La recherche des critères de sevrabilité constitue la première étape du protocole. Ces pré-requis sont facilement identifiables par l'IDE :

→ fraction inspirée d'oxygène (FiO2) inférieure à 50 %, et saturation > 92 % ;

→ pression positive de fin d'expiration (PEEP) en dessous de 5 cm H2O ;

→ pathologie initiale en phase d'amélioration ;

→ hémodynamique stable (TA et FC) avec amines sevrées ;

→ patient conscient, sans sédation ;

→ effort de toux efficace ;

→ absence d'encombrement bronchique.

Leur évaluation doit être précoce, quotidienne et systématique dans la prise en charge.

L'ÉPREUVE DE VENTILATION SPONTANÉE

La présence des pré-requis autorise une épreuve de déventilation. Elle doit durer entre 30 minutes et 2 heures.

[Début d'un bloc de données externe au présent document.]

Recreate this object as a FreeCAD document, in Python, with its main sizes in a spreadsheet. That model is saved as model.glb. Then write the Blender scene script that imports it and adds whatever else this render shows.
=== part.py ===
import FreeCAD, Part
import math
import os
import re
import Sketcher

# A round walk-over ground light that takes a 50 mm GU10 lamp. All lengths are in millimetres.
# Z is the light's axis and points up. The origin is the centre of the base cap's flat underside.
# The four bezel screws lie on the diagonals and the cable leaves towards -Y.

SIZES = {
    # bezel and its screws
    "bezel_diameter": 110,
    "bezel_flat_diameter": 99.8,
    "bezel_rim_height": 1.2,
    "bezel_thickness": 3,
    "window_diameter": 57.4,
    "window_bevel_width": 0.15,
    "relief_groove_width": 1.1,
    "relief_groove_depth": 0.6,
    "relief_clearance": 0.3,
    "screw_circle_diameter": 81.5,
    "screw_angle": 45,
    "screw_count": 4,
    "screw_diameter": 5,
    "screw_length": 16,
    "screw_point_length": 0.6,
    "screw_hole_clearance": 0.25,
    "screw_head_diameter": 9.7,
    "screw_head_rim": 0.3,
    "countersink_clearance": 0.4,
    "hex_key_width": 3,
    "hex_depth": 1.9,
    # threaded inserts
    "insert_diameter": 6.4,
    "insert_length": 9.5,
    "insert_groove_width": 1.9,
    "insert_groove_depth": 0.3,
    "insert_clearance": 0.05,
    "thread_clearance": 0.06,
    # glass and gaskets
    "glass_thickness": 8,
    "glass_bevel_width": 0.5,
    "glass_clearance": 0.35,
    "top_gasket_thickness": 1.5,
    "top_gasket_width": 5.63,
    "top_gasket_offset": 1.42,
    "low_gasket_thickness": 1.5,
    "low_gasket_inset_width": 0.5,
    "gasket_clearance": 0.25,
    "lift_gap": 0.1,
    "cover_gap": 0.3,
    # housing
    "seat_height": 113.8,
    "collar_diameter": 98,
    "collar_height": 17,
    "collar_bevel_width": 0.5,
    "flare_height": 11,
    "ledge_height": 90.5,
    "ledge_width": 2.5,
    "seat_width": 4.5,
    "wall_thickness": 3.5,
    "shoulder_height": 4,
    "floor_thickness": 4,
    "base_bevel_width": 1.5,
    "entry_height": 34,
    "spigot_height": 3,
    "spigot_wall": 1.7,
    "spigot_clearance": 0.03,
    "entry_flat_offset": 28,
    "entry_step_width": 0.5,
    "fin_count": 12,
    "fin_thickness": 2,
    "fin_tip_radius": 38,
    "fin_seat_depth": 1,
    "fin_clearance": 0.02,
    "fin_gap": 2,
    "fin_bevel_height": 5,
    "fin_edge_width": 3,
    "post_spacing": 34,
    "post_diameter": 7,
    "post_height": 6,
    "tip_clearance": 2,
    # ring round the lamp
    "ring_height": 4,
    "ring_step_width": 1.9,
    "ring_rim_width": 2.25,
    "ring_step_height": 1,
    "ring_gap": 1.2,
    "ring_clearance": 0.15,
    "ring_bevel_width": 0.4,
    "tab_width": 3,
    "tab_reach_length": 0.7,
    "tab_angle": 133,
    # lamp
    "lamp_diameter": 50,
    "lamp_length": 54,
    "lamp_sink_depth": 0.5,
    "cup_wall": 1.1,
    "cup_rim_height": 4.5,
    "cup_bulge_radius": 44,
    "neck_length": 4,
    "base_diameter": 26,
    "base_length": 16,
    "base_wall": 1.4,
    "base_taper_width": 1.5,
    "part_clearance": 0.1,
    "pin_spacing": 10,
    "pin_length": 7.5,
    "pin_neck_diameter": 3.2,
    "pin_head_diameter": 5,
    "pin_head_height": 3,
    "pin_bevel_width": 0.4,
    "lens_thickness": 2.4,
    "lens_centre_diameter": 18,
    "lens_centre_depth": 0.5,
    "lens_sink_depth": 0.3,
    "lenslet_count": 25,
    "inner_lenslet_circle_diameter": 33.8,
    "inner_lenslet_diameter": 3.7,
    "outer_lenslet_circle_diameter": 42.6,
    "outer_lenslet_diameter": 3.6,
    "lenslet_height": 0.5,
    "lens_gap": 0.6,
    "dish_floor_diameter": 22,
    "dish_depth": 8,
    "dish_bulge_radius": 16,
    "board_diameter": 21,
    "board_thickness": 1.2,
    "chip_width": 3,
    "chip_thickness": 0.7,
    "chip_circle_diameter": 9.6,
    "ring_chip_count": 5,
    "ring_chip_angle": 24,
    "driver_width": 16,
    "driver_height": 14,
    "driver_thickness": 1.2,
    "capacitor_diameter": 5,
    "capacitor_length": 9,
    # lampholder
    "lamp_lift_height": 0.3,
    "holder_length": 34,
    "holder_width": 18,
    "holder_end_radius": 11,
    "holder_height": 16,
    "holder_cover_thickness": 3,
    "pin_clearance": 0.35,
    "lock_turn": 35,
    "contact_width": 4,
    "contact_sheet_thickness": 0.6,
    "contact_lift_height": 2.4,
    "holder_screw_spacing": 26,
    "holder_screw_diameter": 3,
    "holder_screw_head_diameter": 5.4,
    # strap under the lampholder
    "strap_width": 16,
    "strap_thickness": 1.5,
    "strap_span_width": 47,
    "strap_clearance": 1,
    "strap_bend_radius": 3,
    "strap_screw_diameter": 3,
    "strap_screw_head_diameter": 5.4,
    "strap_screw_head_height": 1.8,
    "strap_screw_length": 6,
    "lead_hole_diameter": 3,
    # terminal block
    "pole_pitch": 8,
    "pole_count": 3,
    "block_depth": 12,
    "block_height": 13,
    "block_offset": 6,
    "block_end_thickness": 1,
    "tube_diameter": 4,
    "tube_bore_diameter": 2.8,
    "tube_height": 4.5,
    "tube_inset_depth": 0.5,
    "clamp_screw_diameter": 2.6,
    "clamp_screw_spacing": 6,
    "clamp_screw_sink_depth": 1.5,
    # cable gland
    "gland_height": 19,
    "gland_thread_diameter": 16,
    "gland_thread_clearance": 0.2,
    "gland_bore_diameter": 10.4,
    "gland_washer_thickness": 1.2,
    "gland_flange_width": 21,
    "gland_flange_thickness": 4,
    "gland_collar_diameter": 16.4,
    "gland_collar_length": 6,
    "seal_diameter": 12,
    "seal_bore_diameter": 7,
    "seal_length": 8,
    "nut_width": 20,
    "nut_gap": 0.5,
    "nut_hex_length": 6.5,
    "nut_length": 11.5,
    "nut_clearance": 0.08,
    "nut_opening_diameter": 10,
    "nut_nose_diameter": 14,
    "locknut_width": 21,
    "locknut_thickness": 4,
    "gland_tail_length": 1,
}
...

L'IDE organise cette épreuve au moment le plus opportun pour le malade et après lui avoir expliqué le processus. Elle peut s'organiser selon deux méthodes équivalentes.

Sur tube en T avec humidificateur...

.. c.'est-à-dire avec séparation du ventilateur. Au préalable, l'IDE doit réaliser une aspiration des sécrétions buccales et nasales, et dégonfler le ballonnet tout en aspirant les sécrétions trachéales. Elle sépare ensuite le malade du ventilateur en le branchant au tube en T à la même FiO2.

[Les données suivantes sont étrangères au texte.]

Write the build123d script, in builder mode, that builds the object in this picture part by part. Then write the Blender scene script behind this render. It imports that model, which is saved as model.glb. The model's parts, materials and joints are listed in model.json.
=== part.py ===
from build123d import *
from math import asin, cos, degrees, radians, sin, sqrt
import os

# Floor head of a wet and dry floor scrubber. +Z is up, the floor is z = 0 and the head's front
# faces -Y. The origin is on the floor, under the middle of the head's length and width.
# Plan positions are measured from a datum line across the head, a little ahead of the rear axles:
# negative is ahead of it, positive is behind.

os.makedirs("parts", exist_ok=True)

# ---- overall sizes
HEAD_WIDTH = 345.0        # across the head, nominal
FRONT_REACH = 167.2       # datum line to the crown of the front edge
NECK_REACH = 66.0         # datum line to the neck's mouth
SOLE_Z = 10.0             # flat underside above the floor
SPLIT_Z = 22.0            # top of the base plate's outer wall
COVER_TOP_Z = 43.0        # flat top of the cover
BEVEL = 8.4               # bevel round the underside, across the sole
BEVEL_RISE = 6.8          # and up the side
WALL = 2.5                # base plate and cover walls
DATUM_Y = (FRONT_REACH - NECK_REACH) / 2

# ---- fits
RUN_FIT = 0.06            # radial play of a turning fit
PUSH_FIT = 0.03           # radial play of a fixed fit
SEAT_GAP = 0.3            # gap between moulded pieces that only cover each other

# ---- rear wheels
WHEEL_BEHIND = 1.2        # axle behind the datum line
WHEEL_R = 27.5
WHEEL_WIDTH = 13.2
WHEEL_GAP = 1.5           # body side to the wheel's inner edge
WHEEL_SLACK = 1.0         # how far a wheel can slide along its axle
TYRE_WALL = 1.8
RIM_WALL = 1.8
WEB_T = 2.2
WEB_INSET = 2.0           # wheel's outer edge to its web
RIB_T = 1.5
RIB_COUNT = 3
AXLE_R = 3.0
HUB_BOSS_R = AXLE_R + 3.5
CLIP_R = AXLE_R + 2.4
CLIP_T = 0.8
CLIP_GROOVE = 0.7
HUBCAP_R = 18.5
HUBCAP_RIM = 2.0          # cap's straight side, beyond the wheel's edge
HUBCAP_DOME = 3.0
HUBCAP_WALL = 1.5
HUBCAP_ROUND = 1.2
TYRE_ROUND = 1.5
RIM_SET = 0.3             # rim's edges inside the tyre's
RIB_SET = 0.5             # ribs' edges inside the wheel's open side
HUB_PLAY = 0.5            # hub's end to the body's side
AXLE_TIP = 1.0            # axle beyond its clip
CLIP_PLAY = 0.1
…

Avec une faible aide inspiratoire...

...8 cm H2O équivalents à la résistance du circuit de ventilation, sans débrancher le malade du ventilateur.

Indispensable IDE

La présence de l'IDE auprès du malade est cruciale durant l'épreuve de sevrage afin de détecter, le plus tôt possible, tout signe de mauvaise tolérance clinique (cf. figure ci-contre). L'épreuve prend fin dès que ceux-ci sont constatés. L'IDE devra rester à l'affût de nouvelles opportunités, l'objectif de sevrage ventilatoire demeurant un point prioritaire dans les soins au patient ventilé.

LE SUCCÈS

En cas de succès de l'épreuve, après une durée maximale de 2 heures, le médecin prescrit une extubation. Néanmoins, celle-ci ne signifie nullement un succès établi et la fin de l'épreuve pour le patient. Il doit dès lors compenser tout le travail du respirateur et ces efforts peuvent être lourds à assumer pour son organisme. Un état cardiaque précaire, une dénutrition, une insuffisance respiratoire sous jacente, et bien d'autres comorbidités, peuvent rendre cette période difficile. Ainsi, le succès du sevrage n'est jugé qu'à la fin de la 48e heure post-extubation. Toute réintubation durant cette période constitue un échec du sevrage ventilatoire.

LE SEVRAGE DIFFICILE

Si, dans la majorité des cas, le sevrage ventilatoire est réussi dès la première tentative, près de 15 % des patients nécessiteront une réintubation. Il arrive même que plusieurs tentatives de sevrage échouent. Ces sevrages difficiles et longs sont souvent liés à des facteurs physiologiques ou pathologiques présents avant l'extubation. Ainsi, le sevrage n'est réussi que dans 40 % à 50 % des cas chez des patients neurologiques ou atteints de broncho-pneumopathie chronique obstructive. Une dysfonction ventriculaire gauche, une dénutrition, des troubles de la déglutition, des secrétions bronchiques abondantes, une encéphalopathie, une hypoxémie, un oedème laryngé et un état psychologique altéré sont des facteurs certains d'échec de sevrage. L'équipe soignante, et particulièrement l'IDE, se doit de repérer toutes ces difficultés, et d'y remédier, afin de limiter les risques d'échec. Avec l'accord du médecin, l'absence de certains pré-requis peut alors être tolérée. Ainsi est-il accepté de réaliser un sevrage ventilatoire chez des patients sous amines vasopressives afin de lui permettre la tolérance cardiaque des efforts supplémentaires induits par cette épreuve. Dans tous les cas, le sevrage ne doit pas être retardé mais effectué avec une surveillance accrue. D'autant plus que des solutions thérapeutiques intermédiaires existent. Un relais par ventilation non invasive peut être proposé. À l'extrême, le patient peut être transféré dans une unité spécialisée en sevrage ventilatoire long.

CONCLUSION

Le sevrage ventilatoire doit être une préoccupation quotidienne et collective des équipes de réanimation afin de réduire la durée de la ventilation et ainsi ses complications. L'IDE, de par sa proximité avec le patient et son expertise clinique, est à même de prendre une place prépondérante dans ce processus. Un algorithme, comme celui présenté figure ci-contre, en facilite le déroulement.